Quote, with no changes, the lines that run from the top of the material to the line with "from math import cos, radians, sin", both included.

- INFORMATION GIVEN
◆ ◆ ◆ ◆ ◆ ◆ ◆
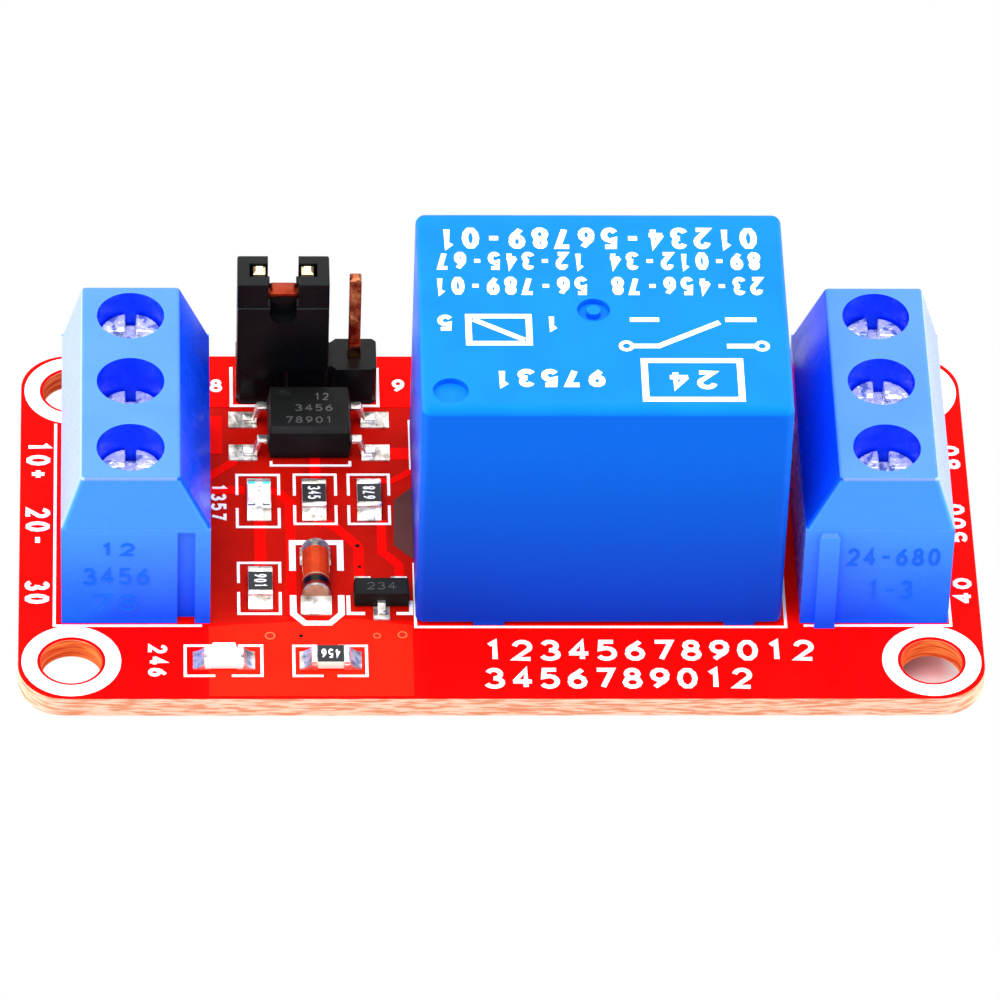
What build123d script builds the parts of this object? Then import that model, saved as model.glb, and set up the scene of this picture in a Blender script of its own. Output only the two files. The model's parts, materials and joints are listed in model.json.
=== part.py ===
from build123d import *
import os
from math import cos, radians, sin

# One-channel relay module board. Millimetres, +Z up.
# The origin is the centre of the four mounting holes, on the board's underside.
# The input terminals stand at the left end (-X), the output terminals at the right end.

# Screw terminal blocks: three poles each
POLE_COUNT = 3
POLE_PITCH = 5.0
POLE_WALL = 1.2
BLOCK_END_WALL = 0.55
BLOCK_WIDTH = 7.7
BLOCK_HEIGHT = 10.25
BLOCK_SHOULDER_DROP = 3.55
BLOCK_OUTER_INSET = 1.05
BLOCK_INNER_INSET = 1.59
BLOCK_END_LEDGE = 0.05
BLOCK_END_DRAFT = 0.1
BLOCK_EDGE_RADIUS = 0.25
DOVETAIL_INSET = 1.25
DOVETAIL_SHOULDER_GAP = 0.2
DOVETAIL_DEPTH = 0.4
DOVETAIL_ROOT = 0.75
DOVETAIL_FLARE = 0.15
DOVETAIL_CLEARANCE = 0.08
CHAMBER_OUTER_WALL = 1.1
CHAMBER_INNER_WALL = 1.55
CHAMBER_FIT = 0.05
ENTRY_LIP = 0.2
ENTRY_LEAD_IN = 0.35

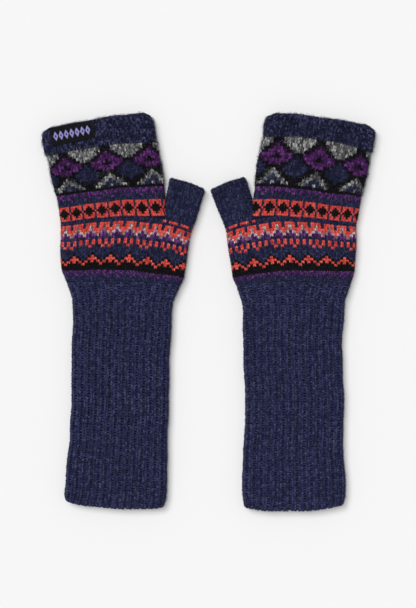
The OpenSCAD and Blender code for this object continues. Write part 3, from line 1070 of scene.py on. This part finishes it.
# %% Arms
WRIST_COLUMNS = 64
WRIST_TICK_HAIRS, WRIST_HAIRS, RIB_HAIRS, ARM_HEM_HAIRS = 1200, 1500, 2200, 500
RIB_PARTS = (("arm_rib_upper", (RIB_ROW, RIB_MIDDLE)), ("arm_rib_lower", (RIB_MIDDLE, ARM_HEM_ROW)))
for side, glove in GLOVES.items():
    arm = Tube(glove, arm_rows(glove), RIB_COLUMNS, edge=LAST_ROW, pitch=2.12, on_arm=True,
               wide=RIB_PITCH[0])
    palm = Tube(glove, rows_of(side)[1], WRIST_COLUMNS, wide=FINE_PITCH[0])
    cloth, ribs, columns = Knitting(), (0, RIB_COLUMNS), (0, WRIST_COLUMNS)
    rows, rib_rows = (WRIST_TICK_ROW, WRIST_ROW), (WRIST_ROW, RIB_ROW)
    chart, tall = knit_fine(cloth, palm, rows, columns, TICKS, WRIST_TICK_START)
    backing(cloth, palm, rows, columns)
    rib(cloth, arm, rib_rows)
    backing(cloth, arm, rib_rows, ribs, dent=valley)
    halo(cloth, palm, rows, columns, WRIST_TICK_HAIRS, chart, length=2.0, tall=tall)
    halo(cloth, arm, rib_rows, ribs, WRIST_HAIRS, ribbed)
    place_piece(cloth, side, "wrist_band_knit", "wrist_band", joint=WRIST)
    for name, rows in RIB_PARTS:
        cloth = Knitting()
        rib(cloth, arm, rows)
        backing(cloth, arm, rows, ribs, dent=valley)
        halo(cloth, arm, rows, ribs, RIB_HAIRS, ribbed)
        place_piece(cloth, side, f"{name}_knit", "arm_rib", body="arm")
    cloth, rows = Knitting(), (ARM_HEM_ROW, LAST_ROW + TURNED)
    rib(cloth, arm, rows)
    backing(cloth, arm, rows, ribs, heights=(SKIN,), dent=valley)
    halo(cloth, arm, (ARM_HEM_ROW, LAST_ROW + FUZZY), ribs, ARM_HEM_HAIRS, ribbed)
    place_piece(cloth, side, "arm_hem_knit", "arm_hem", body="arm")

# %% [markdown]
# ## The label
# A small black satin label is sewn to the left glove's hem, following its top edge. It carries
# a plain woven ornament, a row of lilac lozenges, and a few stitches hold each end. Threads this
# fine could be modelled one by one, but bump in the satin shows them, and so does its colour, which
# is painted lighter along each thread's crown and darker in the groove beside it, as painted
# highlight and shade.

# %% Label satin
LABEL_WIDTH, LABEL_HEIGHT, LABEL_THICK = 37.0, 15.4, 0.45
# Half a lozenge's width, how steeply its sides lean, and how far its outline and its hole reach.
LOZENGE, LEAN_ACROSS, LEAN_UP, OUTLINE, HOLE = 2.3, 0.52, 0.27, (1.16, 1.04), (0.30, 0.42)
# How closely the threads lie across and along the label.
WARP, WEFT = 16.0, 14.0


def satin():
    p = Paint("label_satin")
    weave = p.node("ShaderNodeUVMap", {"uv_map": "Weave"})
    across = p.node("ShaderNodeSeparateXYZ", {}, {0: weave})
    up = p.node("ShaderNodeSeparateXYZ", {}, {0: weave}, 1)
    cell = p.node("ShaderNodeMath", {"operation": "PINGPONG"}, {0: across + 0.15, 1: LOZENGE})
    off = p.node("ShaderNodeMath", {"operation": "ABSOLUTE"}, {0: up - LABEL_HEIGHT / 2})
    reach = cell * LEAN_ACROSS + off * LEAN_UP
    ends = p.ramp(across, 1.6, 2.0) * p.ramp(across, LABEL_WIDTH - 2.5, LABEL_WIDTH - 2.8)
    ornament = p.ramp(reach, *OUTLINE) * p.ramp(reach, *HOLE) * ends
    warp = p.node("ShaderNodeMath", {"operation": "SINE"}, {0: across * WARP})
    weft = p.node("ShaderNodeMath", {"operation": "SINE"}, {0: up * WEFT})
    # The ground and the lilac go lighter and darker across each thread: painted highlight and
    # painted shade of the threads' round.
    ground = p.blend(p.ramp(warp, -1.0, 1.0), srgb(5, 5, 7), srgb(13, 13, 16))
    lilac = p.blend(p.ramp(weft, -1.0, 1.0), srgb(128, 122, 190), srgb(176, 170, 232))
    height = warp * 0.4 + weft * 0.4 + ornament * 1.5
    bump = p.node("ShaderNodeBump", {}, {"Strength": 0.5, "Distance": 0.0002, "Height": height})
    return p.finish(Base_Color=p.blend(ornament, ground, lilac), Roughness=0.6, Normal=bump,
                    Specular_IOR_Level=0.15)


# %% [markdown]
# The label is one closed sheet with a top, an underside and a rim. It lies a little askew, goes
# up and down with the cloth under it, and droops over the rolled edge of the hem.

# %% Label sheet
LABEL_TURN = math.radians(3.2)
LABEL_UP, LABEL_LIFT = 1.0, 1.05
ROLL_FROM, DROOP = 4.5, 0.05
COUNT_ACROSS, COUNT_UP = 56, 22


def on_hem(plan):
    """Points of the label's own plan, in mm from its middle, set on the left hem."""
    low, high = (np.array(corner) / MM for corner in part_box("left_label"))
    glove = GLOVES["left"]
    cos, sin = math.cos(LABEL_TURN), math.sin(LABEL_TURN)
    local = plan[:, :2] @ np.array(((cos, sin), (-sin, cos))) + (0, LABEL_UP)
    flat = (low + high)[:2] / 2 + local[:, :1] * glove.across + local[:, 1:] * glove.along
    _, wave = wander(flat, 1.0)
    droop = DROOP * np.maximum(local[:, 1] - ROLL_FROM, 0) ** 2
    return np.c_[flat, HEIGHT + LABEL_LIFT + wave - droop + plan[:, 2]] * MM


def new_piece(name, points, faces, finish):
    """A mesh from plain lists, with one material, as an object in the scene."""
    mesh = bpy.data.meshes.new(name)
    mesh.from_pydata(points, [], faces)
    mesh.materials.append(finish)
    made = bpy.data.objects.new(name, mesh)
    scene.collection.objects.link(made)
    return made


u, v = (a.ravel() for a in np.meshgrid(np.linspace(-0.5, 0.5, COUNT_ACROSS) * LABEL_WIDTH,
                                       np.linspace(-0.5, 0.5, COUNT_UP) * LABEL_HEIGHT))
ripple = 0.12 * np.sin(u * 0.7) * np.sin(v * 0.35)
points = on_hem(np.concatenate([np.c_[u, v, LABEL_THICK + ripple], np.c_[u, v, ripple]]))
grid = np.arange(len(u)).reshape(COUNT_UP, COUNT_ACROSS)
corners = (grid[:-1, :-1], grid[:-1, 1:], grid[1:, 1:], grid[1:, :-1])
tops = np.stack([c.ravel() for c in corners], 1)
unders = tops[:, ::-1] + len(u)
rim = np.concatenate([grid[0], grid[1:, -1], grid[-1, -2::-1], grid[-2:0:-1, 0]])
onward = np.roll(rim, -1)
walls = np.stack([rim, rim + len(u), onward + len(u), onward], 1)
faces = np.concatenate([tops, walls, unders]).tolist()
label = new_piece("left_label_woven", points.tolist(), faces, satin())
weave = label.data.uv_layers.new(name="Weave")
for loop in label.data.loops:
    place = loop.vertex_index % len(u)
    weave.data[loop.index].uv = (u[place] + LABEL_WIDTH / 2, v[place] + LABEL_HEIGHT / 2)
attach(label, "left_fingers")
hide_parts("left_label")
print("the label has", len(faces), "faces")

# %% [markdown]
# Six stitches of dark thread hold each end of the label. Each goes over the edge and down.

# %% Label stitches
STITCH = spindle([(-0.5, 0, 0.0), (-0.42, 0, 0.35), (-0.15, 0, 0.5), (0.15, 0, 0.5),
                  (0.42, 0, 0.35), (0.5, 0, 0.0)], [0.14, 0.17, 0.17, 0.14], 0.9)
STITCH_SCALE, STITCH_COUNT, STITCH_STEP = (2.0, 1.6, 1), 6, 2.35
thread_points, thread_faces = [], []
for end in (-1, 1):
    for step in range(STITCH_COUNT):
        offset = (end * (LABEL_WIDTH / 2 - 0.2), (step - (STITCH_COUNT - 1) / 2) * STITCH_STEP, 0.3)
        thread_faces += (STITCH[1] + len(thread_points)).tolist()
        thread_points += on_hem(STITCH[0] * STITCH_SCALE + offset).tolist()
dark = Paint("label_thread").finish(Base_Color=srgb(26, 24, 40), Roughness=0.6)
thread = new_piece("left_label_thread", thread_points, thread_faces, dark)
thread.data.polygons.foreach_set("use_smooth", np.ones(len(thread_faces), bool))
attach(thread, "left_fingers")
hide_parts("left_label_stitches")
print("the label is held by", 2 * STITCH_COUNT, "stitches")

# %% [markdown]
# ## The table
# The gloves lie on a smooth pale board, which is staging and not part of the model. It is far
# larger than the view, so that its edges never show.

# %% Table
REACH, TOP = 3, -0.0007
pale = Paint("pale_board").finish(Base_Color=srgb(249, 249, 249), Roughness=0.7,
                                  Specular_IOR_Level=0.2)
around = [(x * REACH, y * REACH, TOP) for x, y in ((-1, -1), (1, -1), (1, 1), (-1, 1))]
table = new_piece("table", around, [(0, 1, 2, 3)], pale)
◆ ◆ ◆ ◆ ◆ ◆ ◆
- SOLVED PROBLEM
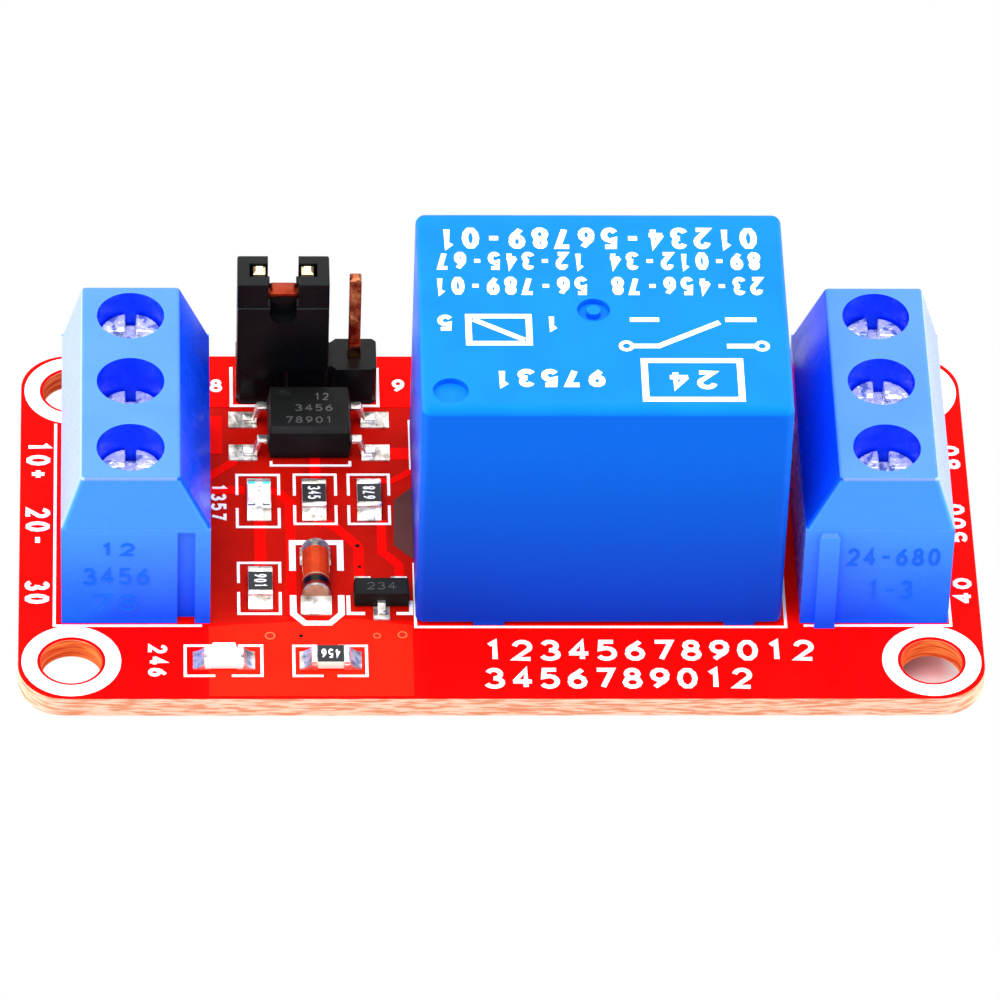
What build123d script builds the parts of this object? Then import that model, saved as model.glb, and set up the scene of this picture in a Blender script of its own. Output only the two files. The model's parts, materials and joints are listed in model.json.
=== part.py ===
from build123d import *
import os
from math import cos, radians, sin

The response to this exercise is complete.